- [Exercise prompt]:
Search the material below for the string "joints" and list each line that holds it.
======== Given data ========
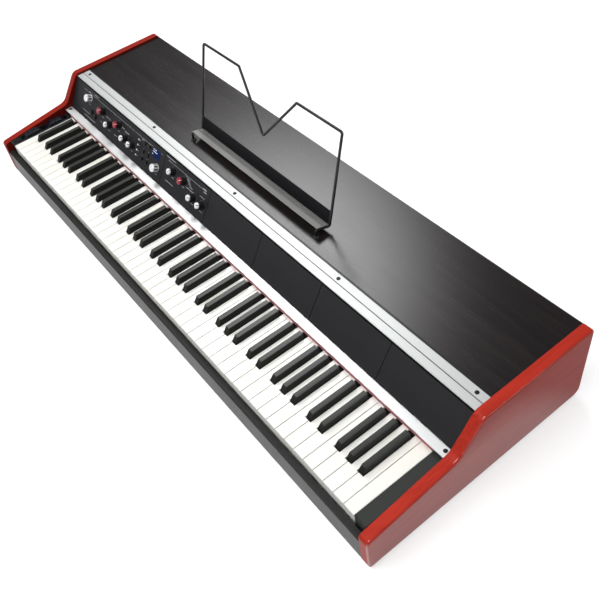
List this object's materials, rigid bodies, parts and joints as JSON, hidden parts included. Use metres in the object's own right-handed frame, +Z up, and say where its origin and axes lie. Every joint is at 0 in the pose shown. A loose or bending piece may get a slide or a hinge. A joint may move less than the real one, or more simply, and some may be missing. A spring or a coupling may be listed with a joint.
{
  "type": "stage piano",
  "caption": "Long flat stage piano with weighted hinged keys, red lacquered end cheeks, a sloping panel of knobs, two wheels and a plug-in wire music rest.",
  "frame": {"origin": "on the floor, below the middle of the whole object's box", "axes": "+X along the keyboard towards the treble, +Y away from the player, +Z up"},
  "size_m": [1.3116, 0.4514, 0.3478],
  "materials": {
    "red_lacquer": "gloss red lacquer",
    "dark_wood": "satin, dark grain",
    "black_steel": "black powder coat",
    "bed_metal": "plain pressed sheet",
    "bright_steel": "drawn",
    "black_satin": "satin black",
    "aluminium": "brushed",
    "red_felt": "felt",
    "white_key": "semi-gloss",
    "black_key": "matte",
    "charcoal": "fine textured paint",
    "silver": "turned",
    "red_cap": "satin",
    "white_cap": "satin",
    "display_blue": "gloss window",
    "circuit_green": "solder mask",
    "black_wire": "satin black paint"
  },
  "bodies": {
    "case": {"left_cheek": "red_lacquer", "right_cheek": "red_lacquer", "top_panel": "dark_wood", "chassis_tray": "black_steel", "front_rail": "black_satin", "left_key_block": "black_satin", "right_key_block": "black_satin", "jack_plate": "black_satin", "upper_trim": "aluminium", "lower_trim": "aluminium", "key_felt": "red_felt", "keybed_frame": "bed_metal", "key_hinge_rod": "bright_steel", "main_board": "circuit_green", "display_window": "display_blue", "music_rest": "black_wire", "control_panel": "charcoal", "effects_module": "charcoal", "blank_module_1": "charcoal", "blank_module_2": "charcoal", "blank_module_3": "charcoal", "blank_module_4": "charcoal"},
    "key_c_4": {"key_c_4": "white_key"},
    "key_d_4": {"key_d_4": "white_key"},
    "key_e_4": {"key_e_4": "white_key"},
    "key_f_4": {"key_f_4": "white_key"},
    "key_g_4": {"key_g_4": "white_key"},
    "key_a_4": {"key_a_4": "white_key"},
    "key_b_4": {"key_b_4": "white_key"},
    "key_c_sharp_4": {"key_c_sharp_4": "black_key"},
    "key_d_sharp_4": {"key_d_sharp_4": "black_key"},
    "key_f_sharp_4": {"key_f_sharp_4": "black_key"},
    "key_g_sharp_4": {"key_g_sharp_4": "black_key"},
    "key_a_sharp_4": {"key_a_sharp_4": "black_key"},
    "white_keys_low": {"white_keys_low": "white_key"},
    "white_keys_high": {"white_keys_high": "white_key"},
    "black_keys_low": {"black_keys_low": "black_key"},
    "black_keys_high": {"black_keys_high": "black_key"},
    "volume_dial": {"volume_dial": "silver"},
    "drive_knob": {"drive_knob": "red_cap"},
    "bass_knob": {"bass_knob": "white_cap"},
    "tremolo_knob": {"tremolo_knob": "red_cap"},
    "rate_knob": {"rate_knob": "white_cap"},
    "treble_knob": {"treble_knob": "white_cap"},
    "data_encoder": {"data_encoder": "silver"},
    "effect_select_knob": {"effect_select_knob": "white_cap"},
    "effect_depth_knob": {"effect_depth_knob": "red_cap"},
    "effect_rate_knob": {"effect_rate_knob": "white_cap"},
    "effect_level_knob": {"effect_level_knob": "white_cap"},
    "menu_button_1": {"menu_button_1": "black_satin"},
    "menu_button_2": {"menu_button_2": "black_satin"},
    "menu_button_3": {"menu_button_3": "black_satin"},
    "menu_button_4": {"menu_button_4": "black_satin"},
    "menu_button_5": {"menu_button_5": "black_satin"},
    "menu_button_6": {"menu_button_6": "black_satin"},
    "side_button_1": {"side_button_1": "black_satin"},
    "side_button_2": {"side_button_2": "black_satin"},
    "pitch_wheel": {"pitch_wheel": "black_satin"},
    "modulation_wheel": {"modulation_wheel": "black_satin"},
    "power_switch": {"power_switch": "black_satin"}
  },
  "joints": [
    {"name": "key_c_4_press", "type": "hinge", "parent": "case", "child": "key_c_4", "pos_m": [0, 0.00449, 0.0609], "axis": [1, 0, 0], "range_deg": [0, 2.6], "stiffness_Nm_per_rad": 1, "springref_deg": -9.74},
    {"name": "key_d_4_press", "type": "hinge", "parent": "case", "child": "key_d_4", "pos_m": [0, 0.00449, 0.0609], "axis": [1, 0, 0], "range_deg": [0, 2.6], "stiffness_Nm_per_rad": 1, "springref_deg": -9.74},
    {"name": "key_e_4_press", "type": "hinge", "parent": "case", "child": "key_e_4", "pos_m": [0, 0.00449, 0.0609], "axis": [1, 0, 0], "range_deg": [0, 2.6], "stiffness_Nm_per_rad": 1, "springref_deg": -9.74},
    {"name": "key_f_4_press", "type": "hinge", "parent": "case", "child": "key_f_4", "pos_m": [0, 0.00449, 0.0609], "axis": [1, 0, 0], "range_deg": [0, 2.6], "stiffness_Nm_per_rad": 1, "springref_deg": -9.74},
    {"name": "key_g_4_press", "type": "hinge", "parent": "case", "child": "key_g_4", "pos_m": [0, 0.00449, 0.0609], "axis": [1, 0, 0], "range_deg": [0, 2.6], "stiffness_Nm_per_rad": 1, "springref_deg": -9.74},
    {"name": "key_a_4_press", "type": "hinge", "parent": "case", "child": "key_a_4", "pos_m": [0, 0.00449, 0.0609], "axis": [1, 0, 0], "range_deg": [0, 2.6], "stiffness_Nm_per_rad": 1, "springref_deg": -9.74},
    {"name": "key_b_4_press", "type": "hinge", "parent": "case", "child": "key_b_4", "pos_m": [0, 0.00449, 0.0609], "axis": [1, 0, 0], "range_deg": [0, 2.6], "stiffness_Nm_per_rad": 1, "springref_deg": -9.74},
    {"name": "key_c_sharp_4_press", "type": "hinge", "parent": "case", "child": "key_c_sharp_4", "pos_m": [0, 0.00449, 0.0609], "axis": [1, 0, 0], "range_deg": [0, 2.6], "stiffness_Nm_per_rad": 0.8, "springref_deg": -9.74},
    {"name": "key_d_sharp_4_press", "type": "hinge", "parent": "case", "child": "key_d_sharp_4", "pos_m": [0, 0.00449, 0.0609], "axis": [1, 0, 0], "range_deg": [0, 2.6], "stiffness_Nm_per_rad": 0.8, "springref_deg": -9.74},
    {"name": "key_f_sharp_4_press", "type": "hinge", "parent": "case", "child": "key_f_sharp_4", "pos_m": [0, 0.00449, 0.0609], "axis": [1, 0, 0], "range_deg": [0, 2.6], "stiffness_Nm_per_rad": 0.8, "springref_deg": -9.74},
    {"name": "key_g_sharp_4_press", "type": "hinge", "parent": "case", "child": "key_g_sharp_4", "pos_m": [0, 0.00449, 0.0609], "axis": [1, 0, 0], "range_deg": [0, 2.6], "stiffness_Nm_per_rad": 0.8, "springref_deg": -9.74},
    {"name": "key_a_sharp_4_press", "type": "hinge", "parent": "case", "child": "key_a_sharp_4", "pos_m": [0, 0.00449, 0.0609], "axis": [1, 0, 0], "range_deg": [0, 2.6], "stiffness_Nm_per_rad": 0.8, "springref_deg": -9.74},
    {"name": "white_keys_low_press", "type": "hinge", "parent": "case", "child": "white_keys_low", "pos_m": [0, 0.00449, 0.0609], "axis": [1, 0, 0], "range_deg": [0, 2.6], "stiffness_Nm_per_rad": 23, "springref_deg": -9.74},
    {"name": "white_keys_high_press", "type": "hinge", "parent": "case", "child": "white_keys_high", "pos_m": [0, 0.00449, 0.0609], "axis": [1, 0, 0], "range_deg": [0, 2.6], "stiffness_Nm_per_rad": 22, "springref_deg": -9.74},
    {"name": "black_keys_low_press", "type": "hinge", "parent": "case", "child": "black_keys_low", "pos_m": [0, 0.00449, 0.0609], "axis": [1, 0, 0], "range_deg": [0, 2.6], "stiffness_Nm_per_rad": 12.8, "springref_deg": -9.74},
    {"name": "black_keys_high_press", "type": "hinge", "parent": "case", "child": "black_keys_high", "pos_m": [0, 0.00449, 0.0609], "axis": [1, 0, 0], "range_deg": [0, 2.6], "stiffness_Nm_per_rad": 12, "springref_deg": -9.74},
    {"name": "volume_dial_turn", "type": "hinge", "parent": "case", "child": "volume_dial", "pos_m": [-0.55401, -0.01528, 0.14145], "axis": [0, -0.849, 0.5284], "range_deg": [-140, 140]},
    {"name": "drive_knob_turn", "type": "hinge", "parent": "case", "child": "drive_knob", "pos_m": [-0.4855, -0.01696, 0.13876], "axis": [0, -0.849, 0.5284], "range_deg": [-140, 140]},
    {"name": "bass_knob_turn", "type": "hinge", "parent": "case", "child": "bass_knob", "pos_m": [-0.44747, -0.02569, 0.12473], "axis": [0, -0.849, 0.5284], "range_deg": [-140, 140]},
    {"name": "tremolo_knob_turn", "type": "hinge", "parent": "case", "child": "tremolo_knob", "pos_m": [-0.40797, -0.01696, 0.13876], "axis": [0, -0.849, 0.5284], "range_deg": [-140, 140]},
    {"name": "rate_knob_turn", "type": "hinge", "parent": "case", "child": "rate_knob", "pos_m": [-0.37348, -0.02569, 0.12473], "axis": [0, -0.849, 0.5284], "range_deg": [-140, 140]},
    {"name": "treble_knob_turn", "type": "hinge", "parent": "case", "child": "treble_knob", "pos_m": [-0.34047, -0.02569, 0.12473], "axis": [0, -0.849, 0.5284], "range_deg": [-140, 140]},
    {"name": "data_encoder_turn", "type": "hinge", "parent": "case", "child": "data_encoder", "pos_m": [-0.23482, -0.02795, 0.12109], "axis": [0, -0.849, 0.5284], "continuous": true},
    {"name": "effect_select_knob_turn", "type": "hinge", "parent": "case", "child": "effect_select_knob", "pos_m": [-0.17391, -0.01696, 0.13876], "axis": [0, -0.849, 0.5284], "range_deg": [-140, 140]},
    {"name": "effect_depth_knob_turn", "type": "hinge", "parent": "case", "child": "effect_depth_knob", "pos_m": [-0.1319, -0.01696, 0.13876], "axis": [0, -0.849, 0.5284], "range_deg": [-140, 140]},
    {"name": "effect_rate_knob_turn", "type": "hinge", "parent": "case", "child": "effect_rate_knob", "pos_m": [-0.0909, -0.02569, 0.12473], "axis": [0, -0.849, 0.5284], "range_deg": [-140, 140]},
    {"name": "effect_level_knob_turn", "type": "hinge", "parent": "case", "child": "effect_level_knob", "pos_m": [-0.0579, -0.02569, 0.12473], "axis": [0, -0.849, 0.5284], "range_deg": [-140, 140]},
    {"name": "menu_button_1_press", "type": "slide", "parent": "case", "child": "menu_button_1", "axis": [0, 0.849, -0.5284], "range_m": [0, 0.0014], "stiffness_N_per_m": 300, "springref_m": -0.002},
    {"name": "menu_button_2_press", "type": "slide", "parent": "case", "child": "menu_button_2", "axis": [0, 0.849, -0.5284], "range_m": [0, 0.0014], "stiffness_N_per_m": 300, "springref_m": -0.002},
    {"name": "menu_button_3_press", "type": "slide", "parent": "case", "child": "menu_button_3", "axis": [0, 0.849, -0.5284], "range_m": [0, 0.0014], "stiffness_N_per_m": 300, "springref_m": -0.002},
    {"name": "menu_button_4_press", "type": "slide", "parent": "case", "child": "menu_button_4", "axis": [0, 0.849, -0.5284], "range_m": [0, 0.0014], "stiffness_N_per_m": 300, "springref_m": -0.002},
    {"name": "menu_button_5_press", "type": "slide", "parent": "case", "child": "menu_button_5", "axis": [0, 0.849, -0.5284], "range_m": [0, 0.0014], "stiffness_N_per_m": 300, "springref_m": -0.002},
    {"name": "menu_button_6_press", "type": "slide", "parent": "case", "child": "menu_button_6", "axis": [0, 0.849, -0.5284], "range_m": [0, 0.0014], "stiffness_N_per_m": 300, "springref_m": -0.002},
    {"name": "side_button_1_press", "type": "slide", "parent": "case", "child": "side_button_1", "axis": [0, 0.849, -0.5284], "range_m": [0, 0.0014], "stiffness_N_per_m": 300, "springref_m": -0.002},
    {"name": "side_button_2_press", "type": "slide", "parent": "case", "child": "side_button_2", "axis": [0, 0.849, -0.5284], "range_m": [0, 0.0014], "stiffness_N_per_m": 300, "springref_m": -0.002},
    {"name": "modulation_wheel_turn", "type": "hinge", "parent": "case", "child": "modulation_wheel", "pos_m": [-0.6234, -0.15701, 0.0674], "axis": [-1, 0, 0], "range_deg": [-35, 35]},
    {"name": "pitch_wheel_turn", "type": "hinge", "parent": "case", "child": "pitch_wheel", "pos_m": [-0.6234, -0.09801, 0.0674], "axis": [-1, 0, 0], "range_deg": [-35, 35], "stiffness_Nm_per_rad": 0.15},
    {"name": "power_switch_rock", "type": "hinge", "parent": "case", "child": "power_switch", "pos_m": [-0.338, 0.22071, 0.057], "axis": [1, 0, 0], "range_deg": [-16, 0]}
  ]
}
========
- [Expected answer]:
List this object's materials, rigid bodies, parts and joints as JSON, hidden parts included. Use metres in the object's own right-handed frame, +Z up, and say where its origin and axes lie. Every joint is at 0 in the pose shown. A loose or bending piece may get a slide or a hinge. A joint may move less than the real one, or more simply, and some may be missing. A spring or a coupling may be listed with a joint.
  "joints": [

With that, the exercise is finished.